In the age of developer-defined infrastructure, where developers have decision making power in application and cloud infrastructure technologies, open source has proven to be a powerful go-to-market and distribution method for both startups and enterprises. Developers are always looking for new technologies to improve their productivity.
For example, Docker has emerged as the enabling technology to build and scale cloud applications. But for many incumbent software companies, open source wasn’t necessarily the obvious strategy. Jerry Chen, a partner at Greylock Partners, remembers a key meeting at VMware in 2010 when they were discussing open source as a potential developer distribution path for Cloud Foundry.
At the time, the team coined this as the “nuclear option” because of it’s potentially massive impact on the company.
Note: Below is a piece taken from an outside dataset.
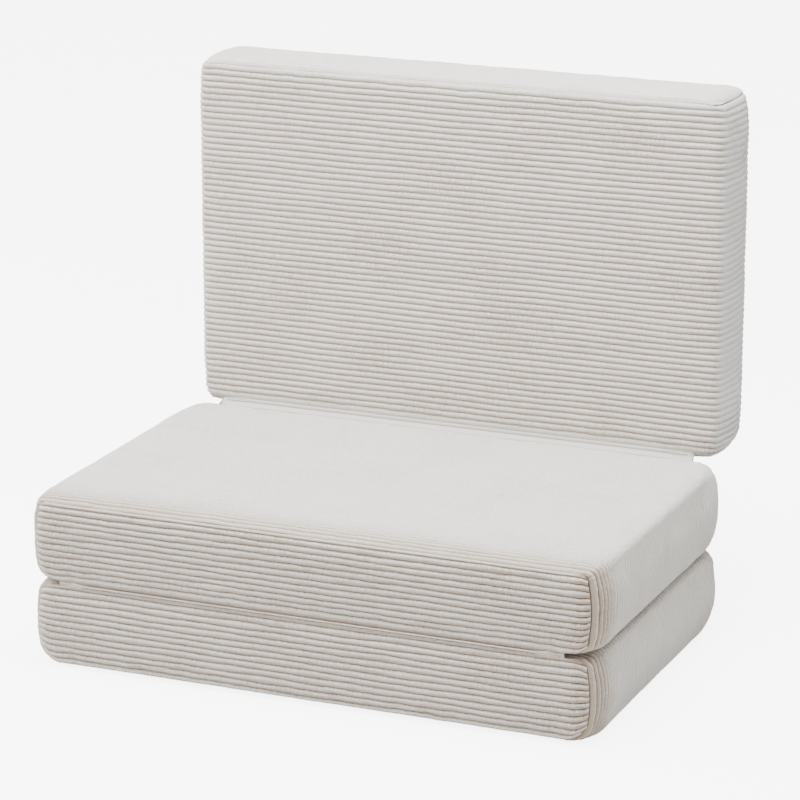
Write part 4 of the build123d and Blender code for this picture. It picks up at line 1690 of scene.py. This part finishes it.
@dataclass(frozen=True)
class FoldStrip:
    """A strip of tape that joins two sections along their fold.

    Its path starts in the first section's seam, lies along that section's face to the fold's
    axis, turns there and lies along the other section's face to its seam.
    """

    name: str
    bodies: tuple[str, str]
    axis: tuple[float, float]
    runs: tuple[tuple[float, float], tuple[float, float]]
    intos: tuple[tuple[float, float], tuple[float, float]]
    reaches: tuple[float, float]
    nodes: tuple[str, ...]
    tip: float
    gaps: tuple[float, float]
    half_length: float = 0.450
    thickness: float = 0.0009
    seat_depth: float = 0.005
    end_fade: float = 0.060
    dive: float = 0.006

    @property
    def square(self) -> bool:
        """Whether the two faces that the strip lies on are square to each other."""
        return abs(float(np.dot(self.intos[0], self.intos[1]))) < 0.5

    def path(self) -> tuple[Array, Array]:
        """The strip's middle line in the YZ plane, and where its ends sink to from there.

        Returns:
            The points, and for each the direction into its own section and back from the fold.
        """
        axis = np.array(self.axis)
        runs, intos = np.array(self.runs), np.array(self.intos)
        halves, sinks = [], []
        for run, into, reach, gap in zip(runs, intos, self.reaches, self.gaps):
            along = np.array([reach + 0.0004, reach + 0.0004, reach - 0.0006,
                              reach * 0.6, max(reach * 0.3, self.tip + 0.0015),
                              self.tip + 0.0011])
            deep = np.array([gap + self.seat_depth, gap + 0.0008, gap, gap, gap, gap])
            halves.append(axis + along[:, None] * run + deep[:, None] * into)
            sinks.append(into + 0.8 * np.clip(1.0 - along / reach, 0.0, 1.0)[:, None] * run)
        deep = intos * np.array(self.gaps)[:, None]
        if self.square:
            turns = [axis + deep[0] + 0.4 * deep[1], axis + deep[1] + 0.3 * deep[0]]
        else:
            turns = [axis + (self.tip + 0.0004) * run + 0.5 * depth
                     for run, depth in zip(runs, deep)]
        sinks = [sinks[0], [intos[0] + 0.8 * runs[0]], [intos[1] + 0.8 * runs[1]],
                 sinks[1][::-1]]
        return (np.concatenate([halves[0], turns, halves[1][::-1]]), np.concatenate(sinks))

    def build(self, finishes: Finishes) -> bpy.types.Object:
        """Builds the strip: the path thickened along its normals and carried along X.

        Its two ends sink along their directions, into the sections and back from the fold,
        by a smooth step over end_fade.

        Args:
            finishes: the materials.

        Returns:
            The strip.
        """
        path, sink = self.path()
        tangent = np.gradient(path, axis=0)
        tangent /= np.linalg.norm(tangent, axis=1, keepdims=True)
        normal = np.stack([-tangent[:, 1], tangent[:, 0]], axis=1)
        loop = np.concatenate([path + normal * self.thickness / 2,
                               (path - normal * self.thickness / 2)[::-1]])
        across = np.linspace(-self.half_length, self.half_length, 121)
        shape = (len(across), len(loop))
        sink = self.dive * np.concatenate([sink, sink[::-1]])
        fade = smooth_step(np.abs(across), self.half_length - self.end_fade,
                           self.half_length)[:, None]
        points = np.stack([np.broadcast_to(across[:, None], shape),
                           loop[None, :, 0] + fade * sink[None, :, 0],
                           loop[None, :, 1] + fade * sink[None, :, 1]], axis=-1)
        cloth = Cloth()
        cloth.add_tube(points)
        piece = cloth.build(self.name, finishes.fold_tape)
        self.point_outwards(piece)
        direction = np.array(self.intos[1]) - np.array(self.intos[0])
        if self.square:
            direction = np.array(self.runs[1]) - np.array(self.runs[0])
        direction = direction / np.linalg.norm(direction)
        start = np.array(self.axis) - 0.0006 * direction
        end = np.array(self.axis) + 0.0006 * direction
        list(self.bodies)
        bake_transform(piece)
        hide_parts(*self.nodes)
        return piece

    def point_outwards(self, piece: bpy.types.Object) -> None:
        """Turns the faces over where the mesh's signed volume is negative."""
        mesh = piece.data
        mesh.calc_loop_triangles()
        corners = np.zeros(len(mesh.loop_triangles) * 3, np.int32)
        mesh.loop_triangles.foreach_get("vertices", corners)
        tri = mesh_points(mesh)[corners].reshape(-1, 3, 3)
        volume = np.sum(tri[:, 0] * np.cross(tri[:, 1], tri[:, 2])) / 6
        if volume < 0:
            mesh.flip_normals()


@dataclass(frozen=True)
class FoldStitches:
    """The row of stitches along a fold."""

    name: str
    node: str
    body: str
    axis: tuple[float, float]
    half_length: float = 0.449
    pitch: float = 0.0042
    stitch: float = 0.0036
    radius: float = 0.00055

    def build(self, finishes: Finishes) -> bpy.types.Object:
        """Builds the stitches: one short spindle, repeated along the fold.

        Args:
            finishes: the materials.

        Returns:
            The row of stitches.
        """
        count = int(2 * self.half_length / self.pitch)
        first = -self.half_length + self.pitch / 2
        t = np.linspace(0.0, 1.0, 6)
        girth = self.radius * np.sqrt(np.clip(1.0 - (2 * t - 1) ** 4, 0.02, 1.0))
        turn = np.linspace(0.0, 2 * math.pi, 7)[:-1]
        cloth = Cloth()
        for number in range(count):
            middle = first + number * self.pitch
            across = middle + (t - 0.5) * self.stitch
            points = np.stack([np.broadcast_to(across[:, None], (6, 6)),
                               self.axis[0] + girth[:, None] * np.cos(turn)[None, :],
                               self.axis[1] + girth[:, None] * np.sin(turn)[None, :]],
                              axis=-1)
            cloth.add_tube(points, True)
        piece = cloth.build(self.name, finishes.thread)
        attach(piece, self.body)
        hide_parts(self.node)
        return piece


@dataclass(frozen=True)
class PaddedSection:
    """One padded section with all its pieces."""

    form: CushionForm
    first_panel: EndPanel
    last_panel: EndPanel

    def build(self, finishes: Finishes) -> None:
        """Builds every piece of the section.

        Args:
            finishes: the materials.
        """
        moves = Stuffing(self.form).moves()
        wander = 0.0007 if self.form.lie is Lie.UPRIGHT else 0.0012
        pieces = [CorduroyWrap(self.form, wander=wander).build(finishes, moves),
                  self.first_panel.build(finishes, moves),
                  self.last_panel.build(finishes, moves),
                  FoamBlock(self.form, True).build(finishes),
                  FoamBlock(self.form, False).build(finishes),
                  *Zipper(self.form).build(finishes)]
        for piece in pieces:
            LOG.info("%s: %d faces", piece.name, len(piece.data.polygons))


def make_sections() -> list[PaddedSection]:
    """The base, the seat and the back. The edges at the front crease are rounded least."""
    base, seat, back = base_form(), seat_form(), back_form()
    return [
        PaddedSection(base, EndPanel(base, False, "front_panel", low_rounding=0.008,
                                     high_rounding=0.0018),
                      EndPanel(base, True, "rear_panel", low_rounding=0.008,
                               high_rounding=0.008)),
        PaddedSection(seat, EndPanel(seat, False, "front_panel", low_rounding=0.0018,
                                     high_rounding=0.007),
                      EndPanel(seat, True, "rear_panel", low_rounding=0.008,
                               high_rounding=0.006)),
        # The back's bottom panel takes half the painted groove shade, and its top panel, which
        # light falls full on from above, the least.
        PaddedSection(back, EndPanel(back, False, "bottom_panel", low_rounding=0.006,
                                     high_rounding=0.008, shade_strength=0.5),
                      EndPanel(back, True, "top_panel", low_rounding=0.010,
                               high_rounding=0.010, side_rounding=0.024, shade_strength=0.12))]


@dataclass(frozen=True)
class Studio:
    """The floor, the soft lights and the camera."""

    azimuth: float = 22.844
    elevation: float = 16.386
    focal: float = 3677.3
    back_off: float = 6.0188
    right_shift: float = 0.1587
    up_shift: float = 0.5005
    front: float = -0.320
    sensor: float = 36.0
    pixels: float = 800.0
    flat_floor: float = 40.0
    floor_turn: float = 4.0
    floor_top: float = 16.0

    def build(self, finishes: Finishes) -> None:
        """Makes the stage and sets the scene's camera.

        Args:
            finishes: the materials.
        """
        self.floor(finishes.floor)
        self.lights()
        self.camera()

    def floor(self, material: bpy.types.Material) -> None:
        """A pale round floor that rises far off all round: flat, a quarter turn, upright."""
        turn = np.linspace(0.0, math.pi / 2, 25)
        reach = np.concatenate([[2.0, 6.0, 15.0],
                                self.flat_floor + self.floor_turn * np.sin(turn),
                                [self.flat_floor + self.floor_turn]])[:, None]
        height = np.concatenate([np.zeros(3), self.floor_turn * (1 - np.cos(turn)),
                                 [self.floor_top]])[:, None]
        around = np.linspace(0.0, 2 * math.pi, 65)[None, :-1]
        points = np.stack([reach * np.cos(around), reach * np.sin(around),
                           np.broadcast_to(height, (len(reach), 64))], axis=-1)
        cloth = Cloth()
        index = cloth.add_grid(points, np.zeros((len(reach), 65, 2)), closed=True)
        cloth.add_cap(index[0], (0.0, 0.0, 0.0))
        cloth.build("studio_floor", material)

    def lights(self) -> None:
        """A soft light above the seat, one from the left and a sky brightest overhead.

        The sky's strength is 6.2 times the eighth power of its height above the floor.
        """
        target = Vector((0.0, 0.0, 0.35))
        for name, place, size, power in (
                ("near_light", (0.3, -0.5, 2.6), 1.6, 95.0),
                ("left_light", (-4.6, -1.0, 2.6), 2.8, 390.0)):
            data = bpy.data.lights.new(name, "AREA")
            data.shape = "SQUARE"
            data.size = size
            data.energy = power
            light = bpy.data.objects.new(name, data)
            light.location = place
            aim = (target - Vector(place)).to_track_quat("-Z", "Y")
            light.rotation_mode = "QUATERNION"
            light.rotation_quaternion = aim
            bpy.context.scene.collection.objects.link(light)
        world = bpy.data.worlds.new("studio_light")
        world.use_nodes = True
        tree = world.node_tree
        sky = tree.nodes["Background"]
        sky.inputs["Color"].default_value = (1.0, 1.0, 1.0, 1.0)
        parts = tree.nodes.new("ShaderNodeSeparateXYZ")
        tree.links.new(tree.nodes.new("ShaderNodeTexCoord").outputs["Generated"],
                       parts.inputs[0])
        height = calc(tree, "MAXIMUM", parts.outputs[2], 0.0)
        tree.links.new(calc(tree, "MULTIPLY", calc(tree, "POWER", height, 8.0), 6.2),
                       sky.inputs["Strength"])
        bpy.context.scene.world = world

    def camera(self) -> None:
        """The photograph's camera, level, its focal length known in pixels of the photograph."""
        a, e = math.radians(self.azimuth), math.radians(self.elevation)
        back = Vector((math.sin(a) * math.cos(e), -math.cos(a) * math.cos(e), math.sin(e)))
        right = Vector((math.cos(a), math.sin(a), 0.0))
        up = back.cross(right)
        data = bpy.data.cameras.new("photo_camera")
        data.sensor_width = self.sensor
        data.lens = self.sensor * self.focal / self.pixels
        data.clip_end = 100.0
        camera = bpy.data.objects.new("photo_camera", data)
        place = (back * self.back_off + right * self.right_shift + up * self.up_shift
                 + Vector((0.0, self.front, 0.0)))
        camera.matrix_world = Matrix.Translation(place) @ Matrix(
            (right, up, back)).transposed().to_4x4()
        bpy.context.scene.collection.objects.link(camera)
        bpy.context.scene.camera = camera


def main() -> None:
    """Loads the frame and builds the sections, the folds and the stage in order."""
    logging.basicConfig(level=logging.INFO, format="%(name)s %(message)s")
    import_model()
    finishes = make_finishes()
    for section in make_sections():
        section.build(finishes)
    front_axis = (-LENGTH / 2, THICKNESS)
    rear_axis = (LENGTH / 2 + OVERHANG, 2 * THICKNESS)
    FoldStrip("front_fold_strip", ("base", "seat"), front_axis,
              runs=((1.0, 0.0), (1.0, 0.0)), intos=((0.0, -1.0), (0.0, 1.0)),
              reaches=(0.01115, 0.01115),
              nodes=("front_fold_lower_tape", "front_fold_upper_tape"), tip=0.0018,
              gaps=(0.00075, 0.00075)).build(finishes)
    FoldStrip("rear_fold_strip", ("seat", "back"), rear_axis,
              runs=((-1.0, 0.0), (0.0, 1.0)), intos=((0.0, -1.0), (1.0, 0.0)),
              reaches=(0.01885, 0.00345),
              nodes=("rear_fold_seat_tape", "rear_fold_back_tape"), tip=0.0,
              gaps=(0.0018, 0.0022)).build(finishes)
    FoldStitches("front_fold_stitches", "front_fold_thread", "base",
                 (front_axis[0] + 0.0018, front_axis[1])).build(finishes)
    FoldStitches("rear_fold_stitches", "rear_fold_thread", "seat",
                 (rear_axis[0] + 0.0008, rear_axis[1] - 0.0004), half_length=0.440,
                 radius=0.0009).build(finishes)
    Studio().build(finishes)


if __name__ == "__main__":
    main()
They wanted to be an application platform, but as Chen recalls, “open sourcing a strategic product was not part of the company culture at that time.” However, as the team dug into the idea, they realized opening up Cloud Foundry would quickly boost adoption, moving economic value down not only to their virtualization platform, but also to a bigger ecosystem of players.
With open source projects, if a technology or product has merit – whether it’s a new version of Linux, language or container technology – developers will quickly find it and adopt it. If VMware was the platform for the last 15 years, then companies, like Docker, could be the platform for the next 15. Creating a new platform was one of the most challenging things Chen has ever had to do in his career. “It’s a big rock to push up the hill because you’re motivating not just yourself but also an ecosystem of partners that are outside of your control.”